GIVEN PROBLEM:
The listing below holds a line with "obj.matrix_world = Matrix.Identity(4)" and a later line with "ORIGIN_SHIFT = np.array([-5.0529, 2.4756, 0.0])". Write out those two lines and every line between them, exactly, and nothing else.

INFORMATION SUPPLIED:

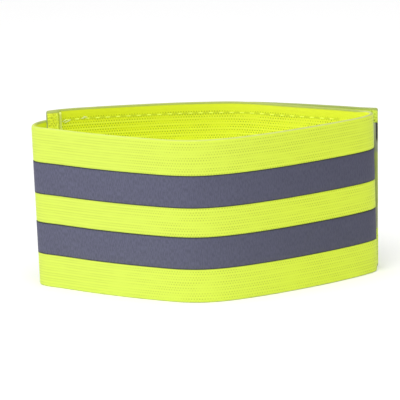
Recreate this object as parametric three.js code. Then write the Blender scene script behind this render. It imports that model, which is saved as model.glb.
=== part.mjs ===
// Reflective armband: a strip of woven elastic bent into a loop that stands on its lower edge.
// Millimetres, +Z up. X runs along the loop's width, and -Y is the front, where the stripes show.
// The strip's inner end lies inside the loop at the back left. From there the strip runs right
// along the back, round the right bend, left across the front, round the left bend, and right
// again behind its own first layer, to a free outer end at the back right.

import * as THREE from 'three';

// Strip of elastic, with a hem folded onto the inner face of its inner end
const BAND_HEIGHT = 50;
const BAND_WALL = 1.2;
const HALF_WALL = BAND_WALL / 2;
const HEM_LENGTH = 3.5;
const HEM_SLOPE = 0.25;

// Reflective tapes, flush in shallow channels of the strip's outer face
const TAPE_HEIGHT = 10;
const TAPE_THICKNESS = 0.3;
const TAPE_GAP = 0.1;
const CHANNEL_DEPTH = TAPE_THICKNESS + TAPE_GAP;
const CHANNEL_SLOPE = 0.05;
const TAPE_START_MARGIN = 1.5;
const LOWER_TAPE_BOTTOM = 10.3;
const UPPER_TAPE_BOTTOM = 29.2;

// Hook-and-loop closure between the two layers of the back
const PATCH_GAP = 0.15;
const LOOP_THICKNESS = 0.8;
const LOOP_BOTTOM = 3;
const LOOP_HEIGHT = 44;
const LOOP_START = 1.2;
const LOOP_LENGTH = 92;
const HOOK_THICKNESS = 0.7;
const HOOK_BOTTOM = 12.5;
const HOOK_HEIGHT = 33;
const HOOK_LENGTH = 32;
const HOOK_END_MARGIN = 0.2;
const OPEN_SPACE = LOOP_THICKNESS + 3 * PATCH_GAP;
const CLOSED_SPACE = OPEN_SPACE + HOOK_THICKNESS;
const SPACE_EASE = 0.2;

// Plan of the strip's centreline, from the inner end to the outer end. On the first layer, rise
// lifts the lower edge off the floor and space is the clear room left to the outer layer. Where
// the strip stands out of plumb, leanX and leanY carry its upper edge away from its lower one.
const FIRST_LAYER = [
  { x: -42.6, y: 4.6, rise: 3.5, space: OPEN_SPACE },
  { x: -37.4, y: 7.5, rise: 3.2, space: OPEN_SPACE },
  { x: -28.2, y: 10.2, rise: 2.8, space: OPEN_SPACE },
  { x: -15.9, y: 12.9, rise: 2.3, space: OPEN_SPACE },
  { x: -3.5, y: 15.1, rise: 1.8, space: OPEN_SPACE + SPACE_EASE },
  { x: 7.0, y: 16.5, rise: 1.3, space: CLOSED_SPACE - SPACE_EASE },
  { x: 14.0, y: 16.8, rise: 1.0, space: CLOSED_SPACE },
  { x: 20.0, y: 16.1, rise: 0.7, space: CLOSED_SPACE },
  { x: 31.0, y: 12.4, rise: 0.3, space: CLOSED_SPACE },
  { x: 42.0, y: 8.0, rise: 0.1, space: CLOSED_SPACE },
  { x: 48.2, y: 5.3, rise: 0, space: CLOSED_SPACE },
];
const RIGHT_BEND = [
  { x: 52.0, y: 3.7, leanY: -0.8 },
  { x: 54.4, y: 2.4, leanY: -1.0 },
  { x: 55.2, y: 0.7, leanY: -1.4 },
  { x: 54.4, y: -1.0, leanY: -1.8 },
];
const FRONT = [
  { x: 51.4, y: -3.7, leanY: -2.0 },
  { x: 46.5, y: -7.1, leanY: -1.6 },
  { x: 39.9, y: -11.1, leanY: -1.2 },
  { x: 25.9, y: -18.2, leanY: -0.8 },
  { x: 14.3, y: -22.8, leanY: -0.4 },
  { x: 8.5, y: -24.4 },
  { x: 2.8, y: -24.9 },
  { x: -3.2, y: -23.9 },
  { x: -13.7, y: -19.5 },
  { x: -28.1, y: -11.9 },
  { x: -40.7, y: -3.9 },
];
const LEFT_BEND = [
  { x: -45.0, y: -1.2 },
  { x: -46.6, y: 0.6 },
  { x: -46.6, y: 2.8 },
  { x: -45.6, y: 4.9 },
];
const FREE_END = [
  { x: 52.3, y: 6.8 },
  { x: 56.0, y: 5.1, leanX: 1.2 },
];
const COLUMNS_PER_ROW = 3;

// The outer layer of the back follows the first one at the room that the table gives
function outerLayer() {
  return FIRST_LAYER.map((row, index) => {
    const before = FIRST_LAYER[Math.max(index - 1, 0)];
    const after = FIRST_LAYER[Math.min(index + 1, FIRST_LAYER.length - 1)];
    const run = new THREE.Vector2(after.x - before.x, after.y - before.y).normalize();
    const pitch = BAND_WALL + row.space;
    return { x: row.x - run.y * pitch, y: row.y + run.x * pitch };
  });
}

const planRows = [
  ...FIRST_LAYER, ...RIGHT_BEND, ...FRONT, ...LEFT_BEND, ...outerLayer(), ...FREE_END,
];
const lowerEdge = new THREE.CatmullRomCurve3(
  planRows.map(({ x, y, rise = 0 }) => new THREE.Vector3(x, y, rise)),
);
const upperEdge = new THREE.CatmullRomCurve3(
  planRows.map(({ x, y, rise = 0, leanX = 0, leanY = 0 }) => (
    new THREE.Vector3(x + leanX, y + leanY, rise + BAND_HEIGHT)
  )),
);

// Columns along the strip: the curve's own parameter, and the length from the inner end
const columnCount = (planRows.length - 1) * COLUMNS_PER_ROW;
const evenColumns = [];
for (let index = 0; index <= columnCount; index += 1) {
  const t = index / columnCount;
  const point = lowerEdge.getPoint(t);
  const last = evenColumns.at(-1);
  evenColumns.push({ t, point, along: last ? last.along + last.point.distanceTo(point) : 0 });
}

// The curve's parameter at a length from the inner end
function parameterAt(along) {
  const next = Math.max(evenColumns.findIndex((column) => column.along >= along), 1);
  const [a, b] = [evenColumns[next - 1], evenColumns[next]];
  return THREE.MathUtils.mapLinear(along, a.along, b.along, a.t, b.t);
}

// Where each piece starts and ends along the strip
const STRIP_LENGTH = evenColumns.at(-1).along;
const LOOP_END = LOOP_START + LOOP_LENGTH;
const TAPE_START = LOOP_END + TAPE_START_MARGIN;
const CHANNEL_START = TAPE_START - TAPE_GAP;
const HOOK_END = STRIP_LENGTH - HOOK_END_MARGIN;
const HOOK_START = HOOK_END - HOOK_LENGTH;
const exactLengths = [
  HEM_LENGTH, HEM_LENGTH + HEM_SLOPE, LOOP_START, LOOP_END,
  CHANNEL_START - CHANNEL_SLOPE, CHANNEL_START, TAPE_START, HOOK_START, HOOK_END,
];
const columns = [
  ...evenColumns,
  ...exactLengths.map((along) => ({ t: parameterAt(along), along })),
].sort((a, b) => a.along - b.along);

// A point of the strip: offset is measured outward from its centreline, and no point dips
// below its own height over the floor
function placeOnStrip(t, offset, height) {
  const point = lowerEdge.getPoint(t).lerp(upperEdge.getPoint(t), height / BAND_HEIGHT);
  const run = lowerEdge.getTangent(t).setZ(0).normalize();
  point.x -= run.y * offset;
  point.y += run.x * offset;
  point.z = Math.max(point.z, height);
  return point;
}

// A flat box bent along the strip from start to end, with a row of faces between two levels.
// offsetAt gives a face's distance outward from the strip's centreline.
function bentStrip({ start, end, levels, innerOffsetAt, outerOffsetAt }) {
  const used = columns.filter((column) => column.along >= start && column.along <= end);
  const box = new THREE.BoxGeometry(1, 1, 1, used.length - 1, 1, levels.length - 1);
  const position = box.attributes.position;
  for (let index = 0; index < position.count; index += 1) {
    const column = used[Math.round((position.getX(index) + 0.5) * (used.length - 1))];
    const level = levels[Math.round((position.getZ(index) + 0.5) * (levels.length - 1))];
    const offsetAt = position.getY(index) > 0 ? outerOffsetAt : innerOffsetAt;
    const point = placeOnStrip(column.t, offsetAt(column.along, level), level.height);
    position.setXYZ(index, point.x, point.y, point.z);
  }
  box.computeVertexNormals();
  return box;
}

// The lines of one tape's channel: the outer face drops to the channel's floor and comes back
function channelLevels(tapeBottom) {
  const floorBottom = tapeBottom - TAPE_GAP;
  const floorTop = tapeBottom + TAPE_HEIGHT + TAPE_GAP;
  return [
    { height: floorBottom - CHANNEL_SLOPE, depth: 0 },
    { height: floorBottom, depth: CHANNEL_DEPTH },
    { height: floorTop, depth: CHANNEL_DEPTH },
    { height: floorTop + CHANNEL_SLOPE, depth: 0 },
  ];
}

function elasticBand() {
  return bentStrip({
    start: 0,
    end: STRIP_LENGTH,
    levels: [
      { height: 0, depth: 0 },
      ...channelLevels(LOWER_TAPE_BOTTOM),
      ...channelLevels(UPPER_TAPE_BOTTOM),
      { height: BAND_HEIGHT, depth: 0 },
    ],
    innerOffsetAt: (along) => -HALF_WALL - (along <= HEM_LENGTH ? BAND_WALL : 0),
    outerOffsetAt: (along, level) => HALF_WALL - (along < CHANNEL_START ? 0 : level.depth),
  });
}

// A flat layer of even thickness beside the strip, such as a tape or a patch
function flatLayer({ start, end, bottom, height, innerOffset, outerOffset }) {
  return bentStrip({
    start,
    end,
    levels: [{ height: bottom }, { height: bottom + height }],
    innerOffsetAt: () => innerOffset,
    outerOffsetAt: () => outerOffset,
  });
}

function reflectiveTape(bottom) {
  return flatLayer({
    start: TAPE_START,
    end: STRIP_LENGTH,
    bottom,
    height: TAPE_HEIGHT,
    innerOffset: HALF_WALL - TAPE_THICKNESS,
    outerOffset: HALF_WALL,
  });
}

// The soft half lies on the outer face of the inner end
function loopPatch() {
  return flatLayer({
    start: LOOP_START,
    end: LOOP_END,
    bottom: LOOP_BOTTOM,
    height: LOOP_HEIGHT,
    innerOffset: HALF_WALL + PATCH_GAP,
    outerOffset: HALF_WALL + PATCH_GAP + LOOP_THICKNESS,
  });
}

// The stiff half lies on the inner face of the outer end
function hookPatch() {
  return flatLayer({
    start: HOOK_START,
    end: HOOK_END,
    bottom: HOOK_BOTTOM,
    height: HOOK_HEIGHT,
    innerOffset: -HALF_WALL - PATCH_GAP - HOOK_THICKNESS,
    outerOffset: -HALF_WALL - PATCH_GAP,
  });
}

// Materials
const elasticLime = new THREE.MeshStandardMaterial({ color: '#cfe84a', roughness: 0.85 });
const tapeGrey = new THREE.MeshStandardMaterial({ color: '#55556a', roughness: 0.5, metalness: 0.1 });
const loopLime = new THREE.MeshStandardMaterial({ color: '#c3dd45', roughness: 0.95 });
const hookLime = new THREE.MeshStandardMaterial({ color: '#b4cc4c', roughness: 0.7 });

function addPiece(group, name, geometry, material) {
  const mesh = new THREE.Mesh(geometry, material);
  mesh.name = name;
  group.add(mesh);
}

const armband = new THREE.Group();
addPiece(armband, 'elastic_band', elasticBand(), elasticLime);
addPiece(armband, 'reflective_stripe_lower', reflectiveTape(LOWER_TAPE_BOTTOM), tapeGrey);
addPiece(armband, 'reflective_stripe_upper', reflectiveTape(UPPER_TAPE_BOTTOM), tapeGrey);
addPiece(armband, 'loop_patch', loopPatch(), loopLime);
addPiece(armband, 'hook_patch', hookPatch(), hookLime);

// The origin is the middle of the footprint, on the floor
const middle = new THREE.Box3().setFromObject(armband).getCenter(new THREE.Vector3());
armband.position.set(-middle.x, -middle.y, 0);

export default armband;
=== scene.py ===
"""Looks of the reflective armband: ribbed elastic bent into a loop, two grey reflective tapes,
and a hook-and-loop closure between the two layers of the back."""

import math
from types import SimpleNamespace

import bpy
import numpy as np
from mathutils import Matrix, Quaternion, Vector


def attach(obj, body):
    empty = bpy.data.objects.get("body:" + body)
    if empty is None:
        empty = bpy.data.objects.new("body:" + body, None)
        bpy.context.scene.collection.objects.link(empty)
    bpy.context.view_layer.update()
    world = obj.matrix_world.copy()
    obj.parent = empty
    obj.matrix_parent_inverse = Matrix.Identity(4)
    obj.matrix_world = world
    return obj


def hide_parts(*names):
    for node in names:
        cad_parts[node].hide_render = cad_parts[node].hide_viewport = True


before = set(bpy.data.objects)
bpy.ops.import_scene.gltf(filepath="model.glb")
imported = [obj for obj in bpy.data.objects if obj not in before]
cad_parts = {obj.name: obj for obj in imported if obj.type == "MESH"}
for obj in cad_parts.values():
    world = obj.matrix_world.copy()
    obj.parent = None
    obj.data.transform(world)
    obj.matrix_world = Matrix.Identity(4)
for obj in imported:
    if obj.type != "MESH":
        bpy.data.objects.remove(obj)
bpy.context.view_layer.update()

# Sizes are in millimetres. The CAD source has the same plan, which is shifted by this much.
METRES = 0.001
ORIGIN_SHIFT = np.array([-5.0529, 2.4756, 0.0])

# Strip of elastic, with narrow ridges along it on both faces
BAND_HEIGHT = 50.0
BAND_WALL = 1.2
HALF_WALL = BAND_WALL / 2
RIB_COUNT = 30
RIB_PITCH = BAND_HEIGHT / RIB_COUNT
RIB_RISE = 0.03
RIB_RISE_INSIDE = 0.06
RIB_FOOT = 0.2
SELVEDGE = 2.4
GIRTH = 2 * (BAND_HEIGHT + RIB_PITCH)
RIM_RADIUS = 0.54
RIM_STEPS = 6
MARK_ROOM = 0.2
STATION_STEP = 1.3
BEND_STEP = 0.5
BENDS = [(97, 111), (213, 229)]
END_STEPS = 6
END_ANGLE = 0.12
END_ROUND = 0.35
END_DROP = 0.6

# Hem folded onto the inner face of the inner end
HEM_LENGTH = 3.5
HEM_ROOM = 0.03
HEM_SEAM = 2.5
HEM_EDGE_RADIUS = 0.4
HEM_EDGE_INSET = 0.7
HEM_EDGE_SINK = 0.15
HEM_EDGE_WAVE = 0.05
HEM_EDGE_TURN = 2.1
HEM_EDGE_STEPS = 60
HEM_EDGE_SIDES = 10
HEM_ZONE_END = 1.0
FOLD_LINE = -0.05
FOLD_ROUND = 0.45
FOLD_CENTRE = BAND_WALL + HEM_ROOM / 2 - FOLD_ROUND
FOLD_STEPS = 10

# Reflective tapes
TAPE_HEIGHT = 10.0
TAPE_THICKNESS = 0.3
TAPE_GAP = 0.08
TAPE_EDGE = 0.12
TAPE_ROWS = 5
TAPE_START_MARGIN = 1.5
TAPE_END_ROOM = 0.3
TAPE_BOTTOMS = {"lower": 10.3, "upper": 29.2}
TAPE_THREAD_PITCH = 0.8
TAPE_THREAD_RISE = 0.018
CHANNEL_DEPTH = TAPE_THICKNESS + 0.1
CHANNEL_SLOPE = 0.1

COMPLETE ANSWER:
    obj.matrix_world = Matrix.Identity(4)
for obj in imported:
    if obj.type != "MESH":
        bpy.data.objects.remove(obj)
bpy.context.view_layer.update()

# Sizes are in millimetres. The CAD source has the same plan, which is shifted by this much.
METRES = 0.001
ORIGIN_SHIFT = np.array([-5.0529, 2.4756, 0.0])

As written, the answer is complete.